### WHAT YOU SHOULD DO:
Pull out the lines from the line containing "ends = [node.optimalBoundingBox()" through the line containing "zip(*points))), Vector(map(max, zip(*points)))", both lines included, and copy them exactly.

### INFORMATION SUPPLIED:
--- Begin ---

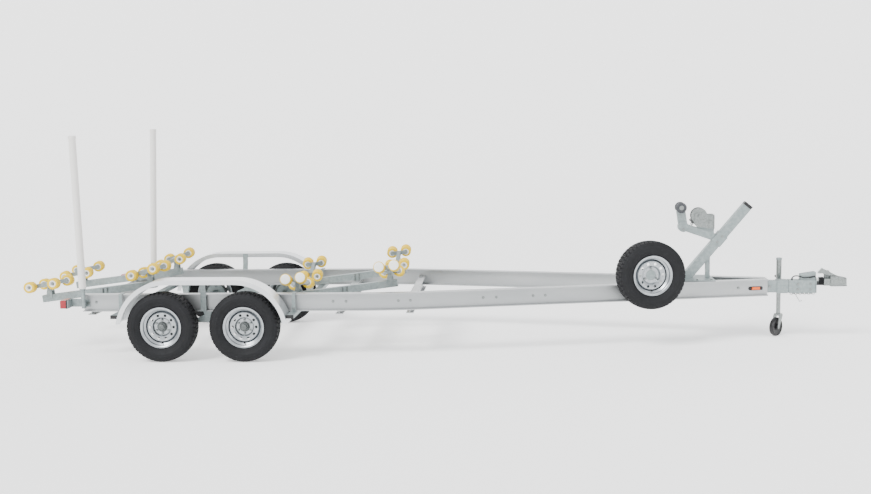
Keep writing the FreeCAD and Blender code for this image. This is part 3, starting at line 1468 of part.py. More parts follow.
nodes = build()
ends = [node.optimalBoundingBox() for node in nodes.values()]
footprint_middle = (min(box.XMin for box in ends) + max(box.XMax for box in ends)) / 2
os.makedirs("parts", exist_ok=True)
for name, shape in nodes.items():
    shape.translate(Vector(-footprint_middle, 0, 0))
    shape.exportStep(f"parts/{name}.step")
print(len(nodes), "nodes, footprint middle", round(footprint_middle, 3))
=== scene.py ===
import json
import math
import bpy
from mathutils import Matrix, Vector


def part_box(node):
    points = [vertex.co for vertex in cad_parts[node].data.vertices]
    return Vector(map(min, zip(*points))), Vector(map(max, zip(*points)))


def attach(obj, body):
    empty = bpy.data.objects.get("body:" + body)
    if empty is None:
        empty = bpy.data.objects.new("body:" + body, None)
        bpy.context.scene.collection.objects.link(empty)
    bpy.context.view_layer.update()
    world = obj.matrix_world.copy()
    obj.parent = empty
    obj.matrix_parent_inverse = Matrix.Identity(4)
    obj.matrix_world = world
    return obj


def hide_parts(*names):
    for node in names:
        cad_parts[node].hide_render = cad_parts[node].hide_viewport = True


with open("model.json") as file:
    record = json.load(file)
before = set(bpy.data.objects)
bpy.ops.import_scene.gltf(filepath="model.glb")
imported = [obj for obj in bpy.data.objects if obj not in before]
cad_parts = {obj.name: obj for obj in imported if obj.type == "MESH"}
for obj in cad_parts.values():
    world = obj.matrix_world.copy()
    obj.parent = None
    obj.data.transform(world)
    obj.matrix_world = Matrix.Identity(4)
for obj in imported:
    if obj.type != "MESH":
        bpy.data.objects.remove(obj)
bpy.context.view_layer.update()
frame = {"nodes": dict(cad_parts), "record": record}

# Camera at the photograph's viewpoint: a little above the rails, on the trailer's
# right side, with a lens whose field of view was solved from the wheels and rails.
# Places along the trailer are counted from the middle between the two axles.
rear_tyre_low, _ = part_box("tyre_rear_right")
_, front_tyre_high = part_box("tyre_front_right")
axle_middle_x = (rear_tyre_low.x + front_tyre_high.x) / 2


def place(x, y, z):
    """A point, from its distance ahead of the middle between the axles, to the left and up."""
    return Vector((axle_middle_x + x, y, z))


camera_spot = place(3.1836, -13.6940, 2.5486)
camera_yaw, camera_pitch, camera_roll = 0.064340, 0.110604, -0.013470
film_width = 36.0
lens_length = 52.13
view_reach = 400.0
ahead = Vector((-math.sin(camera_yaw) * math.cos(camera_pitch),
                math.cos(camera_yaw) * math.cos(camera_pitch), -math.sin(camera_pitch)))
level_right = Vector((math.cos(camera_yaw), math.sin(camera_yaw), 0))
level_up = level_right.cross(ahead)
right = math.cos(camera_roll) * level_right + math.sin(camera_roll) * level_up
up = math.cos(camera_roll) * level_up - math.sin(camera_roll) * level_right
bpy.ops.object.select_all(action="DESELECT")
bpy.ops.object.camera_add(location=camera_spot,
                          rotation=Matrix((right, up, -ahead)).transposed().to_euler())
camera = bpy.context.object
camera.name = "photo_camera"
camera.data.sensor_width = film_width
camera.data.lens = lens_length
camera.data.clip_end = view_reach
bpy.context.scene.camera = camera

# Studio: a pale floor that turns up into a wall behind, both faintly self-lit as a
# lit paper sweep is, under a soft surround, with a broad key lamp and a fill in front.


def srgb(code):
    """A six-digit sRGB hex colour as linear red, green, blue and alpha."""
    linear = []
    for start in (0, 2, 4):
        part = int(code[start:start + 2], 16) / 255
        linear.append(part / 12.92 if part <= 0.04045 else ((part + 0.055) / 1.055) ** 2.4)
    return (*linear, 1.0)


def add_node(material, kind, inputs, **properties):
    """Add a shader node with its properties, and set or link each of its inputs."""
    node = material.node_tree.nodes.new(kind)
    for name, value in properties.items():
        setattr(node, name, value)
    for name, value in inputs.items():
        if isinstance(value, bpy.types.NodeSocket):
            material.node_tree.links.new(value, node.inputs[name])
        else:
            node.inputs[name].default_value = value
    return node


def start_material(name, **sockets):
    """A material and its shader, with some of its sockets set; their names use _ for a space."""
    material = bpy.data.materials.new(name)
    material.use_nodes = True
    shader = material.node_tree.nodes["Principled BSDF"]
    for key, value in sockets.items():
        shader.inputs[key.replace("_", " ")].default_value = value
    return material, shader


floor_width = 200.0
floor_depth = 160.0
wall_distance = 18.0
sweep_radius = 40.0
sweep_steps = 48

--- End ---

### TASK OUTPUT:
ends = [node.optimalBoundingBox() for node in nodes.values()]
footprint_middle = (min(box.XMin for box in ends) + max(box.XMax for box in ends)) / 2
os.makedirs("parts", exist_ok=True)
for name, shape in nodes.items():
    shape.translate(Vector(-footprint_middle, 0, 0))
    shape.exportStep(f"parts/{name}.step")
print(len(nodes), "nodes, footprint middle", round(footprint_middle, 3))
=== scene.py ===
import json
import math
import bpy
from mathutils import Matrix, Vector


def part_box(node):
    points = [vertex.co for vertex in cad_parts[node].data.vertices]
    return Vector(map(min, zip(*points))), Vector(map(max, zip(*points)))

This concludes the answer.